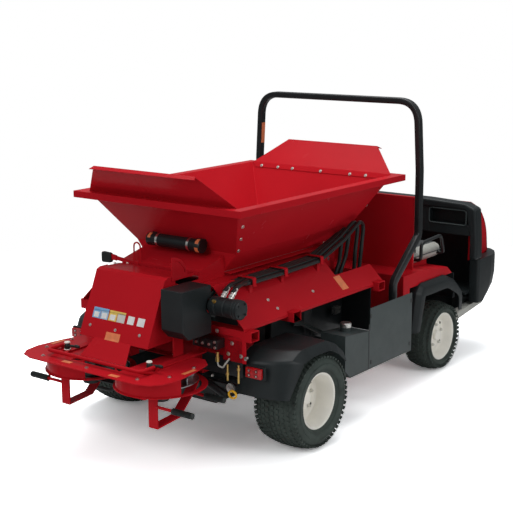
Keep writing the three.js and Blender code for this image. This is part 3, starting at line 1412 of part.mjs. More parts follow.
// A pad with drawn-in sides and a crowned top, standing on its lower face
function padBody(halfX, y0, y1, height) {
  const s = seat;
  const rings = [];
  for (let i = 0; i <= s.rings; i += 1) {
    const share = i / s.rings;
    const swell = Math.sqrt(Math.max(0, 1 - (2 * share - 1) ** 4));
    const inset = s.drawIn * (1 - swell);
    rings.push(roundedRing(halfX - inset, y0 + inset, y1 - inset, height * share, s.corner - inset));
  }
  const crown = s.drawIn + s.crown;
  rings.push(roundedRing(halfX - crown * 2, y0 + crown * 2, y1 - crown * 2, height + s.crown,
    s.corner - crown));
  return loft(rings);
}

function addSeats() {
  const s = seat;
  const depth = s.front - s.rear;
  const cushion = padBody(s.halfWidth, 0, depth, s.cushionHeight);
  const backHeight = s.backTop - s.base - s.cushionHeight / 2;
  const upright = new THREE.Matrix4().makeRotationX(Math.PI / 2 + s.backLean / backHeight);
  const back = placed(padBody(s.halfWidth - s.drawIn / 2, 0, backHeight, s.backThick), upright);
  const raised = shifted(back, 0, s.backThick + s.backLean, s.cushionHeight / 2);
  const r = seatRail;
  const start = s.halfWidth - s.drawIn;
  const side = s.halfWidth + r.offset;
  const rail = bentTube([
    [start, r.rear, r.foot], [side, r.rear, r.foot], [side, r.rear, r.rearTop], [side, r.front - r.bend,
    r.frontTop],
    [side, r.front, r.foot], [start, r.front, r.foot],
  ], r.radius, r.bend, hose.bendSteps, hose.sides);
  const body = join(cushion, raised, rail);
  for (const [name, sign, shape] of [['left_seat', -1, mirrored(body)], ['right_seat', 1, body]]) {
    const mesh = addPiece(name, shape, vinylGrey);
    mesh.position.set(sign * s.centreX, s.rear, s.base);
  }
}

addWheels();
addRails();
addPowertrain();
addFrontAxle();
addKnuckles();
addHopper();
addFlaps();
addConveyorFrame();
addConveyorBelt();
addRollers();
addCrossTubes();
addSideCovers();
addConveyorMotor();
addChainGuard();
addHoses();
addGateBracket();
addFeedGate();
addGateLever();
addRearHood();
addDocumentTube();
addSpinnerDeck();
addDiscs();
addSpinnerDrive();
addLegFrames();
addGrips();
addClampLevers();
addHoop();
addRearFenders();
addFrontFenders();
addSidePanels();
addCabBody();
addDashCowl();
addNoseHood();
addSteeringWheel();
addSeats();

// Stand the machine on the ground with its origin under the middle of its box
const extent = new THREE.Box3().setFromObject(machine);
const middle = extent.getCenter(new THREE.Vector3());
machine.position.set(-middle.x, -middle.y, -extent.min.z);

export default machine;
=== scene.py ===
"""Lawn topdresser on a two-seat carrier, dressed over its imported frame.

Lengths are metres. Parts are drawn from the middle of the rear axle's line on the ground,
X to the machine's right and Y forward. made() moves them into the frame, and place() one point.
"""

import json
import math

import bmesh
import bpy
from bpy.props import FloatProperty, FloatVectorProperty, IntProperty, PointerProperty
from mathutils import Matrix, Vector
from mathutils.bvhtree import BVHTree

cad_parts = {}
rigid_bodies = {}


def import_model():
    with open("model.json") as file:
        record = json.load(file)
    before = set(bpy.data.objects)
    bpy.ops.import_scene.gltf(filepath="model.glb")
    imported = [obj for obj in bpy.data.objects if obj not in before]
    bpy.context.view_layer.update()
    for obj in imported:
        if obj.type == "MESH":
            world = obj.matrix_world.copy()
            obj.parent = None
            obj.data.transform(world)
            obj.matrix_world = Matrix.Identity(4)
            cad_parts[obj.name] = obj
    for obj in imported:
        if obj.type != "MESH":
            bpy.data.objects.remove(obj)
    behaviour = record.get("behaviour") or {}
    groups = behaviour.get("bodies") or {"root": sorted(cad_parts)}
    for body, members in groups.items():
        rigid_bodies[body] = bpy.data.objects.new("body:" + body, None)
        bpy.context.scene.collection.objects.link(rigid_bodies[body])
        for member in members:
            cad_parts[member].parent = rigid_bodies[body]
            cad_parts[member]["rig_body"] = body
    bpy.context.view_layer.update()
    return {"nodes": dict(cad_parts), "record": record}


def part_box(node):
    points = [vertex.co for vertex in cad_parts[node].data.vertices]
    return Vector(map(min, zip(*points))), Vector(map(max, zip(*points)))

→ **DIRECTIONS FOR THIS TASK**
Write down exactly the span of lines above from the one containing "middle of its box" to the one containing "points = [vertex.co", both ends included.

→ **WORKED ANSWER**
// Stand the machine on the ground with its origin under the middle of its box
const extent = new THREE.Box3().setFromObject(machine);
const middle = extent.getCenter(new THREE.Vector3());
machine.position.set(-middle.x, -middle.y, -extent.min.z);

export default machine;
=== scene.py ===
"""Lawn topdresser on a two-seat carrier, dressed over its imported frame.

Lengths are metres. Parts are drawn from the middle of the rear axle's line on the ground,
X to the machine's right and Y forward. made() moves them into the frame, and place() one point.
"""

import json
import math

import bmesh
import bpy
from bpy.props import FloatProperty, FloatVectorProperty, IntProperty, PointerProperty
from mathutils import Matrix, Vector
from mathutils.bvhtree import BVHTree

cad_parts = {}
rigid_bodies = {}


def import_model():
    with open("model.json") as file:
        record = json.load(file)
    before = set(bpy.data.objects)
    bpy.ops.import_scene.gltf(filepath="model.glb")
    imported = [obj for obj in bpy.data.objects if obj not in before]
    bpy.context.view_layer.update()
    for obj in imported:
        if obj.type == "MESH":
            world = obj.matrix_world.copy()
            obj.parent = None
            obj.data.transform(world)
            obj.matrix_world = Matrix.Identity(4)
            cad_parts[obj.name] = obj
    for obj in imported:
        if obj.type != "MESH":
            bpy.data.objects.remove(obj)
    behaviour = record.get("behaviour") or {}
    groups = behaviour.get("bodies") or {"root": sorted(cad_parts)}
    for body, members in groups.items():
        rigid_bodies[body] = bpy.data.objects.new("body:" + body, None)
        bpy.context.scene.collection.objects.link(rigid_bodies[body])
        for member in members:
            cad_parts[member].parent = rigid_bodies[body]
            cad_parts[member]["rig_body"] = body
    bpy.context.view_layer.update()
    return {"nodes": dict(cad_parts), "record": record}


def part_box(node):
    points = [vertex.co for vertex in cad_parts[node].data.vertices]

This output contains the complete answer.